## Start Information shown

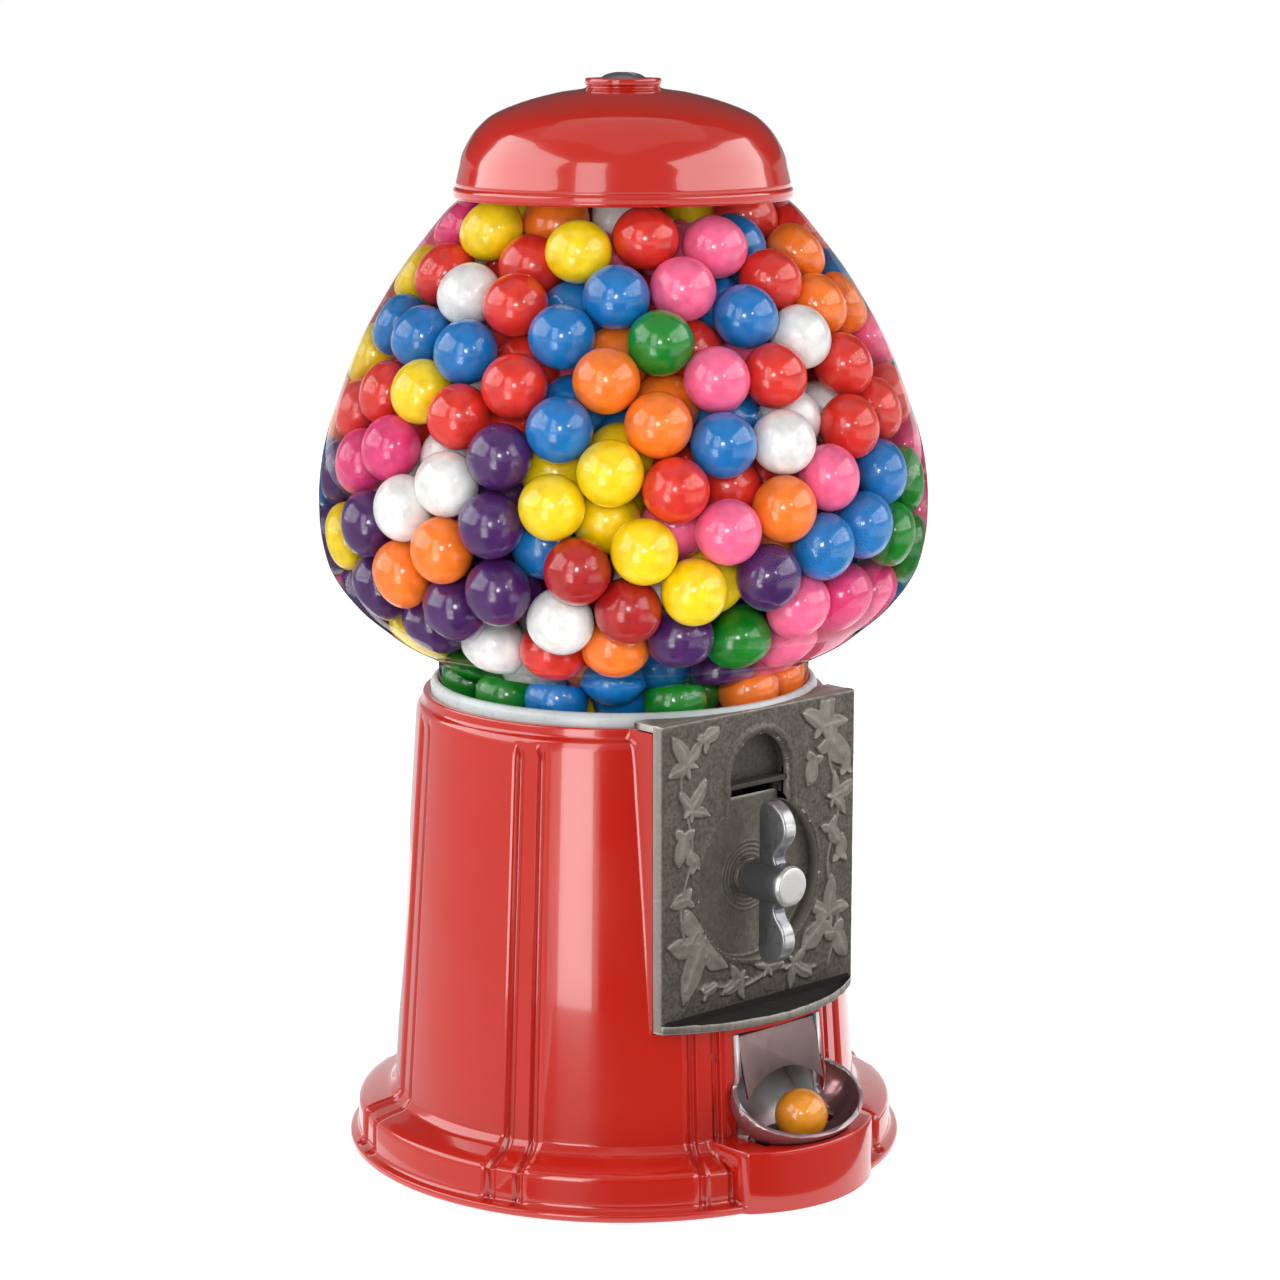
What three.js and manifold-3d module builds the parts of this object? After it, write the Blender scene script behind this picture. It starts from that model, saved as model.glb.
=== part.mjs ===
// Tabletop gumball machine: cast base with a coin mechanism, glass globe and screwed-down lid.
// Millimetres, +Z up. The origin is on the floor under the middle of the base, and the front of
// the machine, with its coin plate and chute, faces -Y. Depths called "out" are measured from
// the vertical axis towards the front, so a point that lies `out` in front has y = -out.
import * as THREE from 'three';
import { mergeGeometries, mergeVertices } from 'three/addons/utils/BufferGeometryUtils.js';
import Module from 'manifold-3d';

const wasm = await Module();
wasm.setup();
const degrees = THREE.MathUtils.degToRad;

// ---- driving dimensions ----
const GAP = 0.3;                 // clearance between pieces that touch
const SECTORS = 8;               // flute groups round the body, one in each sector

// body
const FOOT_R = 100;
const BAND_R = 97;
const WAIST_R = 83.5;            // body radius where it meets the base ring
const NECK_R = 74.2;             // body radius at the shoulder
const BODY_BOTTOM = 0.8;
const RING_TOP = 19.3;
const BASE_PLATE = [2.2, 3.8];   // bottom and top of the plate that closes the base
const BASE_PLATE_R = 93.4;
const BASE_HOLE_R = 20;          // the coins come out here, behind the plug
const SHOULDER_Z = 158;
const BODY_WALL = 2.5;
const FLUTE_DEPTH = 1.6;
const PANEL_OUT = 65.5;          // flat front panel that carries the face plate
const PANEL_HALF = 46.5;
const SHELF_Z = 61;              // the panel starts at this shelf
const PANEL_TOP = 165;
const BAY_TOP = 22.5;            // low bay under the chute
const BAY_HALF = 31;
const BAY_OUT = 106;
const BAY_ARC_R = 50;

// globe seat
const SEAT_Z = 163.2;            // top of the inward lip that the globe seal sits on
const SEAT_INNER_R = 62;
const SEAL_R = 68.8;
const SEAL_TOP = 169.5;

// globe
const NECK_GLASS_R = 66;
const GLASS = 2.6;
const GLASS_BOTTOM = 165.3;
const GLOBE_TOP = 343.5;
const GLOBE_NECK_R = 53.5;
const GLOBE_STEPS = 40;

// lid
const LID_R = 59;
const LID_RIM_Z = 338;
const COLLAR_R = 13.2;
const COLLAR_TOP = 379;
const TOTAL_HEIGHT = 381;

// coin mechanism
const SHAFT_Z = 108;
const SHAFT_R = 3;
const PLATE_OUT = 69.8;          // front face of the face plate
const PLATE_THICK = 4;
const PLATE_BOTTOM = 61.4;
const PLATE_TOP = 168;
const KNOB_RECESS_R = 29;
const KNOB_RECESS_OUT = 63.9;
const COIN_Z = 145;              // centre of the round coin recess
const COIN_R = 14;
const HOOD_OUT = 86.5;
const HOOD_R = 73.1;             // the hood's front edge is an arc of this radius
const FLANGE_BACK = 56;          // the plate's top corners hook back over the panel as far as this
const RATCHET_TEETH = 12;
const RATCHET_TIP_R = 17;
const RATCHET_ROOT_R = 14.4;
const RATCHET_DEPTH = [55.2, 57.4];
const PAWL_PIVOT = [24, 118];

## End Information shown

## Your task:
Give the complete listing a second time, exactly as it reads.

## Written reply:
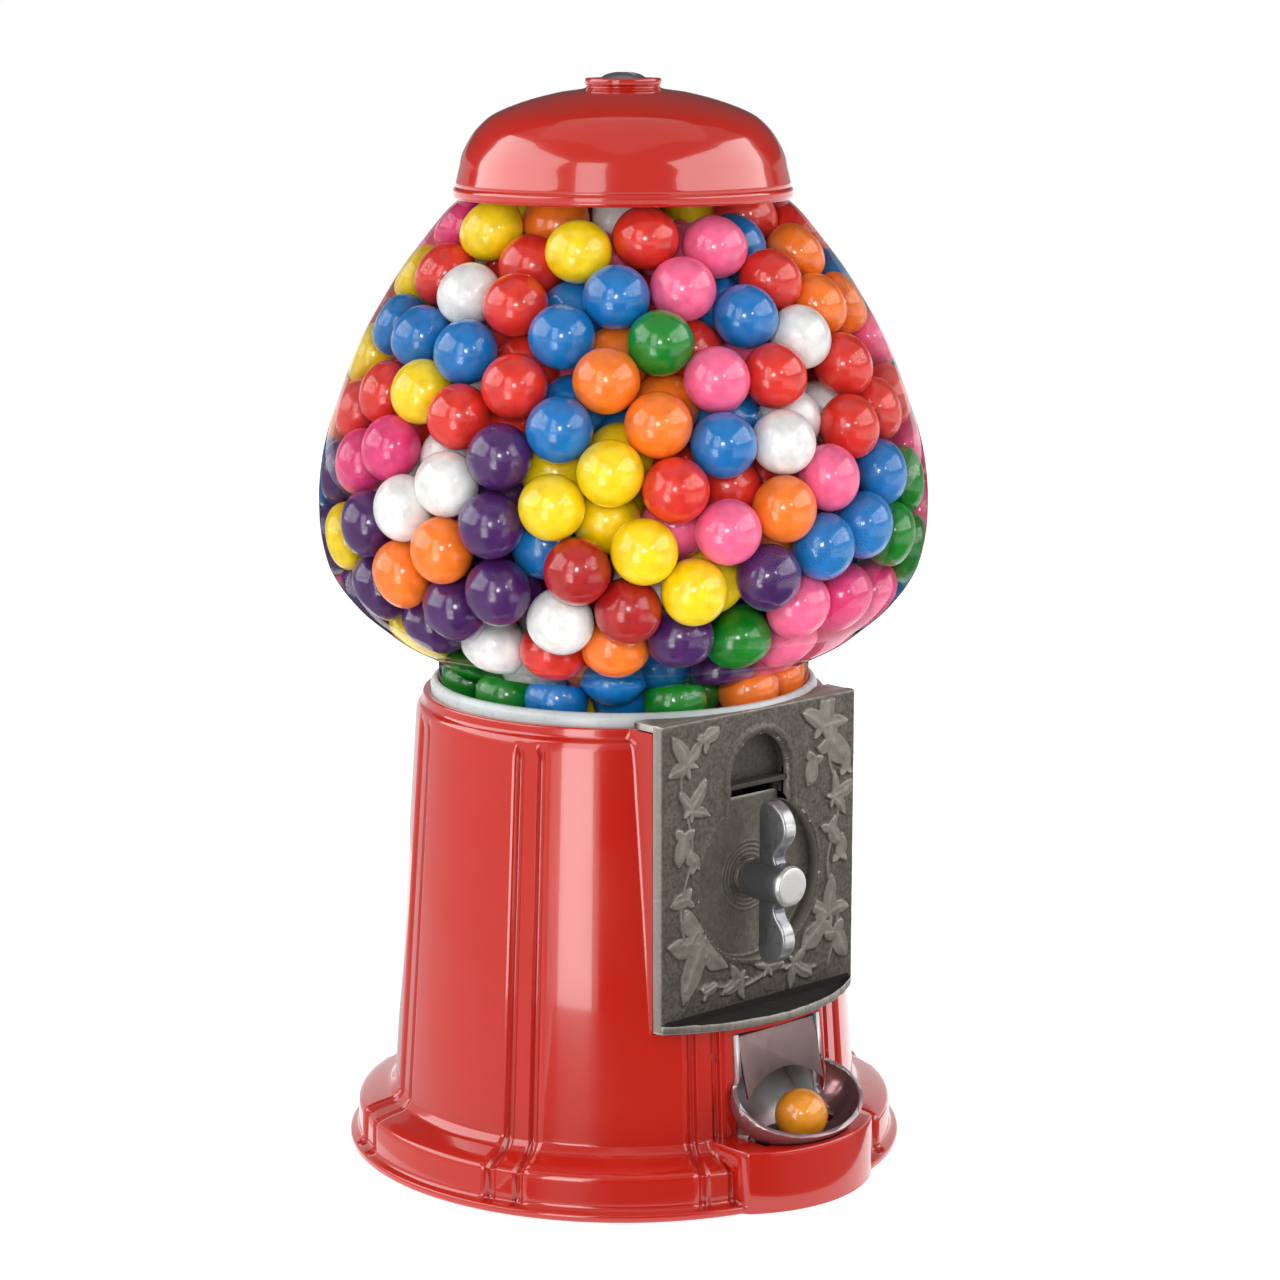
What three.js and manifold-3d module builds the parts of this object? After it, write the Blender scene script behind this picture. It starts from that model, saved as model.glb.
=== part.mjs ===
// Tabletop gumball machine: cast base with a coin mechanism, glass globe and screwed-down lid.
// Millimetres, +Z up. The origin is on the floor under the middle of the base, and the front of
// the machine, with its coin plate and chute, faces -Y. Depths called "out" are measured from
// the vertical axis towards the front, so a point that lies `out` in front has y = -out.
import * as THREE from 'three';
import { mergeGeometries, mergeVertices } from 'three/addons/utils/BufferGeometryUtils.js';
import Module from 'manifold-3d';

const wasm = await Module();
wasm.setup();
const degrees = THREE.MathUtils.degToRad;

// ---- driving dimensions ----
const GAP = 0.3;                 // clearance between pieces that touch
const SECTORS = 8;               // flute groups round the body, one in each sector

// body
const FOOT_R = 100;
const BAND_R = 97;
const WAIST_R = 83.5;            // body radius where it meets the base ring
const NECK_R = 74.2;             // body radius at the shoulder
const BODY_BOTTOM = 0.8;
const RING_TOP = 19.3;
const BASE_PLATE = [2.2, 3.8];   // bottom and top of the plate that closes the base
const BASE_PLATE_R = 93.4;
const BASE_HOLE_R = 20;          // the coins come out here, behind the plug
const SHOULDER_Z = 158;
const BODY_WALL = 2.5;
const FLUTE_DEPTH = 1.6;
const PANEL_OUT = 65.5;          // flat front panel that carries the face plate
const PANEL_HALF = 46.5;
const SHELF_Z = 61;              // the panel starts at this shelf
const PANEL_TOP = 165;
const BAY_TOP = 22.5;            // low bay under the chute
const BAY_HALF = 31;
const BAY_OUT = 106;
const BAY_ARC_R = 50;

// globe seat
const SEAT_Z = 163.2;            // top of the inward lip that the globe seal sits on
const SEAT_INNER_R = 62;
const SEAL_R = 68.8;
const SEAL_TOP = 169.5;

// globe
const NECK_GLASS_R = 66;
const GLASS = 2.6;
const GLASS_BOTTOM = 165.3;
const GLOBE_TOP = 343.5;
const GLOBE_NECK_R = 53.5;
const GLOBE_STEPS = 40;

// lid
const LID_R = 59;
const LID_RIM_Z = 338;
const COLLAR_R = 13.2;
const COLLAR_TOP = 379;
const TOTAL_HEIGHT = 381;

// coin mechanism
const SHAFT_Z = 108;
const SHAFT_R = 3;
const PLATE_OUT = 69.8;          // front face of the face plate
const PLATE_THICK = 4;
const PLATE_BOTTOM = 61.4;
const PLATE_TOP = 168;
const KNOB_RECESS_R = 29;
const KNOB_RECESS_OUT = 63.9;
const COIN_Z = 145;              // centre of the round coin recess
const COIN_R = 14;
const HOOD_OUT = 86.5;
const HOOD_R = 73.1;             // the hood's front edge is an arc of this radius
const FLANGE_BACK = 56;          // the plate's top corners hook back over the panel as far as this
const RATCHET_TEETH = 12;
const RATCHET_TIP_R = 17;
const RATCHET_ROOT_R = 14.4;
const RATCHET_DEPTH = [55.2, 57.4];
const PAWL_PIVOT = [24, 118];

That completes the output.